Raw data:
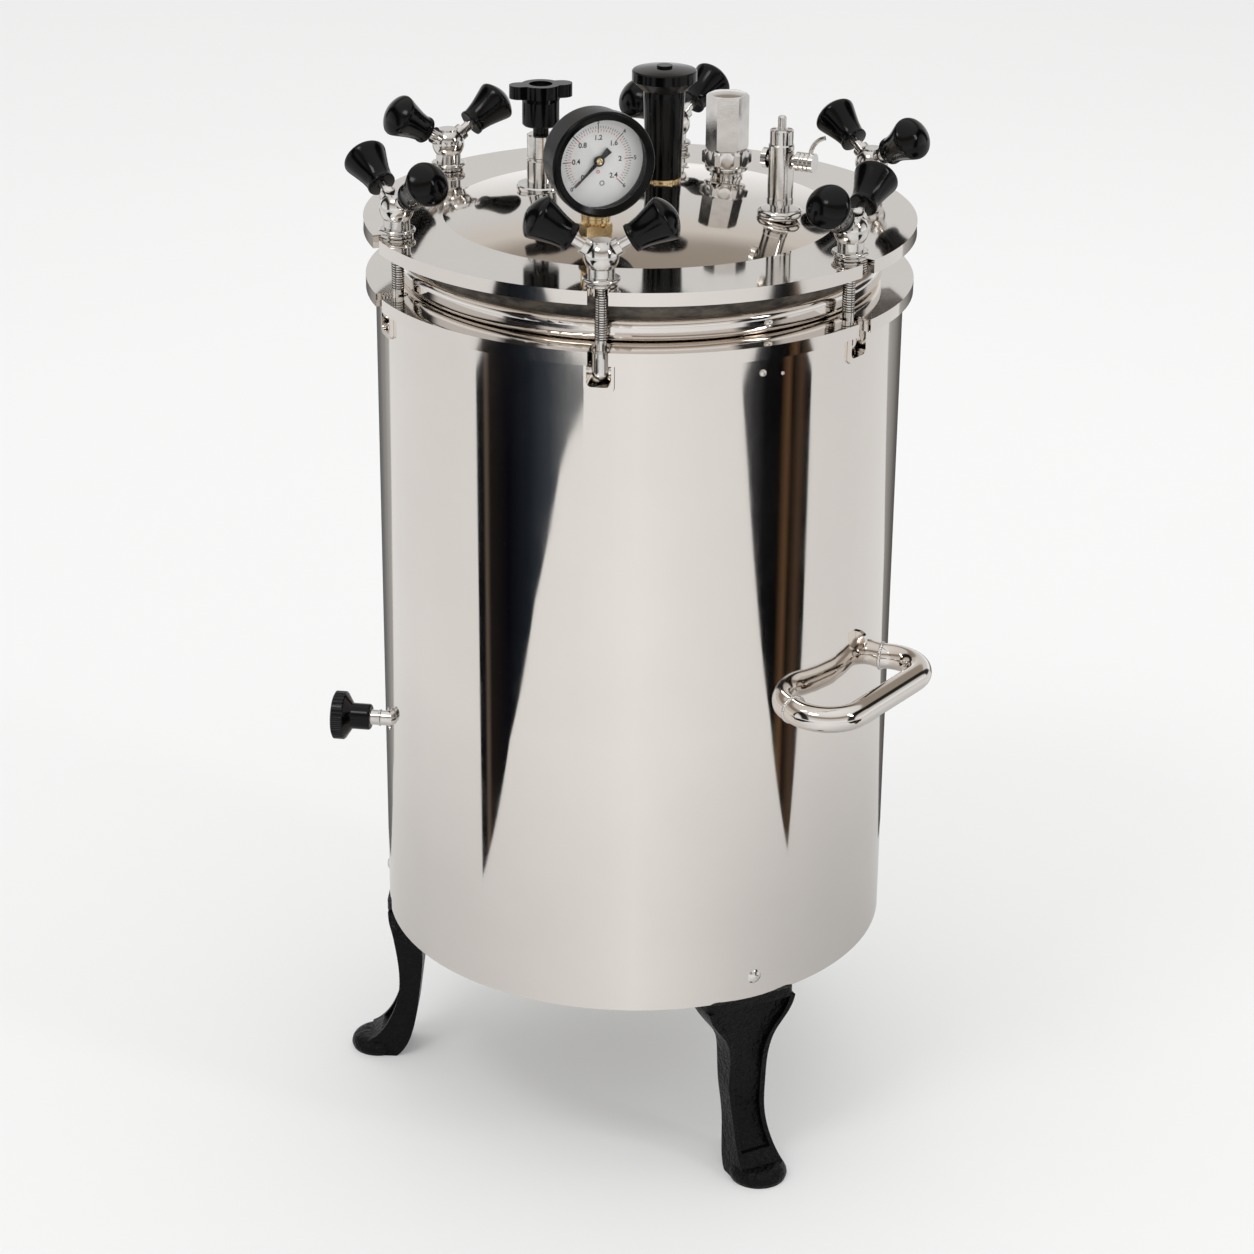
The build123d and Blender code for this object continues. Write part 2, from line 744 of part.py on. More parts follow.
def petcock_barrel():
    # Neck, collar and slim barrel, with a castellated cap and a round pin on top.
    bottom = dome_level(petcock_circle) + petcock_foot_height
    neck_top = bottom + petcock_neck_height
    collar_top = neck_top + petcock_collar_height
    cap_top = petcock_shoulder + petcock_cap_height
    pin_top = cap_top + petcock_pin_height
    barrel = turned_points(
        (0, bottom), (petcock_neck_radius, bottom), (petcock_neck_radius, neck_top),
        (petcock_collar_radius, neck_top), (petcock_collar_radius, collar_top - 1),
        (petcock_barrel_radius, collar_top), (petcock_barrel_radius, petcock_shoulder - 1),
        (petcock_cap_radius, petcock_shoulder), (petcock_cap_radius, cap_top - 1),
        (petcock_cap_radius - 1, cap_top), (petcock_pin_radius, cap_top),
        (petcock_pin_radius, pin_top - 1), (petcock_pin_radius - 1, pin_top), (0, pin_top),
    )
    notch = Pos(petcock_cap_radius, 0, cap_top) * Box(
        petcock_cap_radius, petcock_cap_slot, petcock_cap_slot
    )
    barrel -= [Rot(0, 0, i * 360 / petcock_cap_slots) * notch for i in range(petcock_cap_slots)]
    plug_hole = Pos(0, 0, lever_height) * Rot(0, 0, lever_heading) * Rot(0, 90, 0) * Cylinder(
        lever_radius + spindle_clearance, 4 * petcock_barrel_radius
    )
    return upright(petcock_circle, petcock_angle, lid_top) * (barrel - plug_hole)


def petcock_lever():
    # The cock's plug: a pin through the barrel, a head on one side, a grooved spool with a curved
    # horn on the other.
    near = petcock_barrel_radius + turning_gap
    spool_start = near + lever_neck
    spool_end = spool_start + lever_spool_length
    plug = column(lever_radius, -near - lever_head_thickness, spool_end)
    plug += column(lever_shoulder_radius, near, spool_start)
    plug += column(lever_spool_radius, spool_start, spool_end)
    groove_pitch = lever_spool_length / (lever_spool_grooves + 1)
    for i in range(lever_spool_grooves):
        groove_start = spool_start + (i + 1) * groove_pitch - lever_groove_depth / 2
        groove_end = groove_start + lever_groove_depth
        core = column(lever_spool_radius - lever_groove_depth, groove_start, groove_end)
        plug -= column(lever_spool_radius + 1, groove_start, groove_end) - core
    plug += column(lever_head_radius, -near - lever_head_thickness, -near)
    plug = Rot(0, 90, 0) * plug
    horn_section = Plane.XY * Circle(lever_horn_radius)
    horn = revolve(horn_section, Axis((lever_horn_bend, 0, 0), (0, 1, 0)), lever_horn_turn)
    plug += Pos(spool_end - 2 * lever_horn_radius, 0, lever_spool_radius - lever_horn_radius) * horn
    turned_plug = Rot(0, 0, lever_heading) * plug
    return upright(petcock_circle, petcock_angle, lid_top + lever_height) * turned_plug


def vent_body():
    # Round flange and thick steel body on the dome, that the knob's stem runs in.
    level = dome_level(vent_circle)
    flange_top = level + vent_flange_height
    half = (flange_top + vent_pipe_top) / 2
    inner = vent_pipe_radius - vent_groove_depth
    body = turned_points(
        (0, level), (vent_flange_radius, level), (vent_flange_radius, flange_top - 1),
        (vent_flange_radius - 1, flange_top), (vent_pipe_radius, flange_top), (vent_pipe_radius, half - 1),
        (inner, half), (inner, half + 1), (vent_pipe_radius, half + 2),
        (vent_pipe_radius, vent_pipe_top - 1), (vent_pipe_radius - 1, vent_pipe_top), (0, vent_pipe_top),
    )
    spindle_bottom = vent_pipe_top - knob_spindle_length
    body -= column(knob_spindle_radius + spindle_clearance, spindle_bottom, vent_pipe_top)
    raised = upright(vent_circle, vent_angle, lid_top) * body
    return raised + lid_collar(vent_circle, vent_angle, vent_flange_radius - 1, 1)


def vent_knob():
    # A two-lobed black knob, dished in its middle, on a flared boss and a steel stem in the body.
    lobe_radius = vent_knob_thickness * 0.8
    half = vent_knob_width / 2 - lobe_radius
    bar_bottom = vent_top - vent_knob_thickness
    wing = make_hull(
        [*(Pos(half, 0) * Circle(lobe_radius)).edges(), *(Pos(-half, 0) * Circle(lobe_radius)).edges()]
    )
    bar = Pos(0, 0, bar_bottom) * extrude(wing + Circle(vent_boss_radius), vent_knob_thickness)
    bar -= column(vent_recess_radius, vent_top - vent_recess_depth, vent_top)
    boss_bottom = vent_pipe_top + turning_gap + vent_stem_length
    flare = (boss_bottom + bar_bottom) / 2
    boss = turned_points(
        (0, boss_bottom), (vent_boss_foot_radius, boss_bottom), (vent_boss_foot_radius + 1, boss_bottom + 1),
        (vent_boss_foot_radius + 1, flare), (vent_boss_radius, bar_bottom), (0, bar_bottom),
    )
    stem = column(vent_stem_radius, vent_pipe_top + turning_gap, boss_bottom)
    spindle = column(knob_spindle_radius, vent_pipe_top - knob_spindle_length + spindle_gap, boss_bottom)
    knob = Rot(0, 0, vent_knob_heading) * (bar + boss) + stem + spindle
    return upright(vent_circle, vent_angle, lid_top) * knob


def swing_bolt():
    # Bolt with a round-ended eye barrel, standing on its pivot at height 0.
    top = lid_top - pivot_height + bolt_stand
    bolt = Sphere(eye_radius) + column(eye_radius, 0, eye_top - 1) + column(eye_radius - 1, 0, eye_top)
    bolt += column(bolt_radius, 0, top - 1) + column(bolt_radius - 1, 0, top)
    return bolt - Rot(90, 0, 0) * Cylinder(pivot_radius + pivot_clearance, 4 * eye_radius)


def washer():
    bore = bolt_radius + washer_fit
    edge = washer_radius - washer_edge
    return turned_points(
        (bore, 0), (edge, 0), (washer_radius, washer_edge), (washer_radius, washer_thickness - washer_edge),
        (edge, washer_thickness), (bore, washer_thickness),
    )


def arm_place(side):
    tilt = 90 - arm_tilt
    return Pos(0, 0, nut_ball_height) * Rot(0, 0, 0 if side > 0 else 180) * Rot(0, tilt, 0)


def wing_nut():
    # Turned nut: groove, round-edged flange, neck, ball and flat cap, with two raised arms.
    neck_top = nut_ball_height - sqrt(nut_ball_radius**2 - nut_neck_radius**2)
    cap_bottom = nut_ball_height + sqrt(nut_ball_radius**2 - nut_cap_radius**2)
    cap_top = cap_bottom + nut_cap_height
    groove_top = nut_groove_height
    flange_top = groove_top + nut_flange_height
    bulge = nut_flange_height / 2
    edge = nut_flange_radius - bulge
    nut = turned(
        Polyline((0, 0), (nut_groove_radius, 0), (nut_groove_radius, groove_top), (edge, groove_top)),
        RadiusArc((edge, groove_top), (edge, flange_top), -bulge),
        Polyline((edge, flange_top), (nut_neck_radius, flange_top), (nut_neck_radius, neck_top)),
        ThreePointArc(
            (nut_neck_radius, neck_top), (nut_ball_radius, nut_ball_height), (nut_cap_radius, cap_bottom)
        ),
        Polyline((nut_cap_radius, cap_bottom), (nut_cap_radius, cap_top), (0, cap_top), (0, 0)),
    )
    nut += [arm_place(side) * column(arm_boss_radius, 0, arm_boss_reach) for side in (1, -1)]
    nut += [arm_place(side) * column(arm_radius, 0, arm_length) for side in (1, -1)]
    return nut - column(bolt_radius + nut_bore_fit, 0, nut_bore_depth)


def wing_knob():
    # Flared knob with a small lip at the arm and a shallow domed end, bored for the arm.
    hole = arm_radius + knob_fit
    bore_end = arm_length + knob_fit
    lip = knob_start + knob_lip_length
    edge = knob_radius - 0.5
    middle = ((knob_waist_radius + edge) / 2 - knob_hollow, (lip + 1 + knob_shoulder - 1) / 2)
    knob = turned(
        Polyline((hole, knob_start), (knob_lip_radius - 0.8, knob_start), (knob_lip_radius, knob_start + 0.8),
                 (knob_lip_radius, lip), (knob_waist_radius, lip + 1)),
        ThreePointArc((knob_waist_radius, lip + 1), middle, (edge, knob_shoulder - 1)),
        Polyline((edge, knob_shoulder - 1), (knob_radius, knob_shoulder), (knob_radius, knob_shoulder + 0.6)),
        crown(knob_radius, knob_shoulder + 0.6, knob_end),
        Polyline((0, knob_end), (0, bore_end), (hole, bore_end), (hole, knob_start)),
    )
    return knob


def wing_knobs():
    return [arm_place(side) * wing_knob() for side in (1, -1)]


def all_pieces():
    pieces = {
        "outer_jacket": outer_jacket(),
        "base_plate": base_plate(),
        "support_ring": support_ring(),
        "hinge_pockets": [around(clamp_circle, angle, drum_top) * hinge_pocket() for angle in clamp_angles],
        "pivot_pins": [around(clamp_circle, angle, drum_top) * pivot_pin() for angle in clamp_angles],
        "pressure_chamber": pressure_chamber(),
        "chamber_rim": chamber_rim(),
        "lid_gasket": lid_gasket(),
        "lid": lid(),
        "leg_brackets": [around(0, angle, 0) * leg_bracket() for angle in leg_angles.values()],
        "leg_screws": [around(0, angle, 0) * leg_screw() for angle in leg_angles.values()],
        "drain_stub": drain_stub(),
        "drain_knob": drain_knob(),
        "gauge_union": gauge_union(),
        "gauge_case": gauge_case(),
        "gauge_bezel": gauge_bezel(),
        "gauge_dial": gauge_dial(),
        "gauge_glass": gauge_glass(),
        "gauge_needle": gauge_needle(),
        "safety_valve_base": safety_valve_base(),
        "safety_valve_body": safety_valve_body(),
        "safety_valve_cap": safety_valve_cap(),
        "relief_valve_nipple": relief_valve_nipple(),
        "relief_valve_body": relief_valve_body(),
        "petcock_foot": petcock_foot(),
        "petcock_barrel": petcock_barrel(),
        "petcock_lever": petcock_lever(),
        "vent_body": vent_body(),
        "vent_knob": vent_knob(),
    }
    cover = pieces["lid"]
    for name in ("gauge_union", "safety_valve_base", "relief_valve_nipple", "petcock_foot", "vent_body"):
        pieces[name] -= cover
    for name, angle in leg_angles.items():
        pieces[name] = around(0, angle, 0) * leg()
    for name, angle in handle_angles.items():
        pieces[name] = [around(0, angle, 0) * shape for shape in (handle(), handle_lug())]
    for number, (angle, heading) in enumerate(zip(clamp_angles, arm_headings), 1):
        pieces[f"swing_bolt_{number}"] = around(clamp_circle, angle, pivot_height) * swing_bolt()
        pieces[f"washer_{number}"] = upright(clamp_circle, angle, washer_bottom) * washer()
        nut_place = upright(clamp_circle, angle, nut_bottom) * Rot(0, 0, heading)
        pieces[f"wing_nut_{number}"] = nut_place * wing_nut()
        pieces[f"wing_knobs_{number}"] = [nut_place * knob for knob in wing_knobs()]
    return {name: as_solids(shape) for name, shape in pieces.items()}


def as_solids(shape):
    shapes = shape if isinstance(shape, list) else [shape]
    return [solid for item in shapes for solid in item.solids()]


def write_parts():
    os.makedirs("parts", exist_ok=True)
    pieces = all_pieces()
    box = Compound([solid for solids in pieces.values() for solid in solids]).bounding_box()
    shift = Pos(-(box.min.X + box.max.X) / 2, -(box.min.Y + box.max.Y) / 2, 0)
    print("origin shift", shift.position)
    for name, solids in pieces.items():
        moved = [shift * solid for solid in solids]
        export_step(moved[0] if len(moved) == 1 else Compound(moved), f"parts/{name}.step")


write_parts()
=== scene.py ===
import json
from math import cos, pi, radians, sin, sqrt

import bmesh
import bpy
from mathutils import Matrix, Vector

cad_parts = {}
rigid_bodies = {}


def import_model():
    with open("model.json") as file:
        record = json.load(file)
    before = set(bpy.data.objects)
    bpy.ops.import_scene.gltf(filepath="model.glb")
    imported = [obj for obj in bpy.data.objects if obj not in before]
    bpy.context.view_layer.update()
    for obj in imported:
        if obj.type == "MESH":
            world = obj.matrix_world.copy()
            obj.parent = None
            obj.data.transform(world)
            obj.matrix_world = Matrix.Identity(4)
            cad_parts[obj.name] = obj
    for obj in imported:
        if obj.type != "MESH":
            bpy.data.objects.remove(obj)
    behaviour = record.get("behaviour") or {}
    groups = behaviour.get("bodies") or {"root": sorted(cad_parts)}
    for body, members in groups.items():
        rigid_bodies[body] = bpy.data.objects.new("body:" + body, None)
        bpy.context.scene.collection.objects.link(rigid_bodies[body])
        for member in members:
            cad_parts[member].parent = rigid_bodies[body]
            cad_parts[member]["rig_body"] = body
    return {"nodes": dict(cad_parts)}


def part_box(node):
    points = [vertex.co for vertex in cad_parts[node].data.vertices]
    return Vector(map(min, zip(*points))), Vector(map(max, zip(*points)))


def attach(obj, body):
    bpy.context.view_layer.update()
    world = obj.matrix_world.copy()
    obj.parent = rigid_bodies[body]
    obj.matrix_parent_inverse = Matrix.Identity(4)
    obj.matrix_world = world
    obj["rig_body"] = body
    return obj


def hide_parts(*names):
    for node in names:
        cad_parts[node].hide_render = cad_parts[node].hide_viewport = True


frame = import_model()
bpy.context.view_layer.update()
cadNodes = frame["nodes"]
bodyOf = {name: node["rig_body"] for name, node in cadNodes.items()}
mm = 0.001

# the vessel's own axis runs up the middle of its pressure chamber
chamberLow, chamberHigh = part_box("pressure_chamber")
axis = Vector(((chamberLow.x + chamberHigh.x) / 2, (chamberLow.y + chamberHigh.y) / 2, 0))
print("frame loaded:", len(cadNodes), "nodes, axis at", axis)


def onCircle(radius, angle, height):
    # angle in degrees, 0 at the front and growing towards +X; sizes in metres
    return axis + Vector((radius * sin(radians(angle)), -radius * cos(radians(angle)), height))


# Camera, at the photograph's viewpoint

cameraView = {
    "place": (0.0, -2.3536, 1.3909),  # from the vessel's axis
    "lens": 91.6,
    "sensor": 36,
    "pitch": 23.036,  # degrees, as the next two
    "yaw": -0.178,
    "roll": 0.511,
}


def setCamera(v):
    pitch, yaw, roll = radians(v["pitch"]), radians(v["yaw"]), radians(v["roll"])
    forward = Vector((sin(yaw) * cos(pitch), cos(yaw) * cos(pitch), -sin(pitch)))
    level = Vector((cos(yaw), -sin(yaw), 0))
    lifted = level.cross(forward)
    right = level * cos(roll) + lifted * sin(roll)
    up = lifted * cos(roll) - level * sin(roll)
    data = bpy.data.cameras.new("camera")
    data.lens, data.sensor_width, data.sensor_fit = v["lens"], v["sensor"], "AUTO"
    camera = bpy.data.objects.new("camera", data)
    bpy.context.scene.collection.objects.link(camera)
    turn = Matrix((right, up, -forward)).transposed().to_4x4()
    camera.matrix_world = Matrix.Translation(axis + Vector(v["place"])) @ turn
    bpy.context.scene.camera = camera


setCamera(cameraView)
bpy.context.scene.view_settings.view_transform = "Standard"


# Small helpers for shader nodes

def newMaterial(name):
    material = bpy.data.materials.new(name)
    material.use_nodes = True
    tree = material.node_tree
    return material, tree, tree.nodes["Principled BSDF"]


def addNode(tree, kind, settings=None, **inputs):
    node = tree.nodes.new(kind)
    for key, value in (settings or {}).items():
        setattr(node, key, value)
    for key, value in inputs.items():
        node.inputs[key.replace("_", " ")].default_value = value
    return node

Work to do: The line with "export_step(moved[0] if len(moved)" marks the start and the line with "obj.matrix_world = Matrix.Identity(4)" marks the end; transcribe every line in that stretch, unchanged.

Exercise output:
        export_step(moved[0] if len(moved) == 1 else Compound(moved), f"parts/{name}.step")


write_parts()
=== scene.py ===
import json
from math import cos, pi, radians, sin, sqrt

import bmesh
import bpy
from mathutils import Matrix, Vector

cad_parts = {}
rigid_bodies = {}


def import_model():
    with open("model.json") as file:
        record = json.load(file)
    before = set(bpy.data.objects)
    bpy.ops.import_scene.gltf(filepath="model.glb")
    imported = [obj for obj in bpy.data.objects if obj not in before]
    bpy.context.view_layer.update()
    for obj in imported:
        if obj.type == "MESH":
            world = obj.matrix_world.copy()
            obj.parent = None
            obj.data.transform(world)
            obj.matrix_world = Matrix.Identity(4)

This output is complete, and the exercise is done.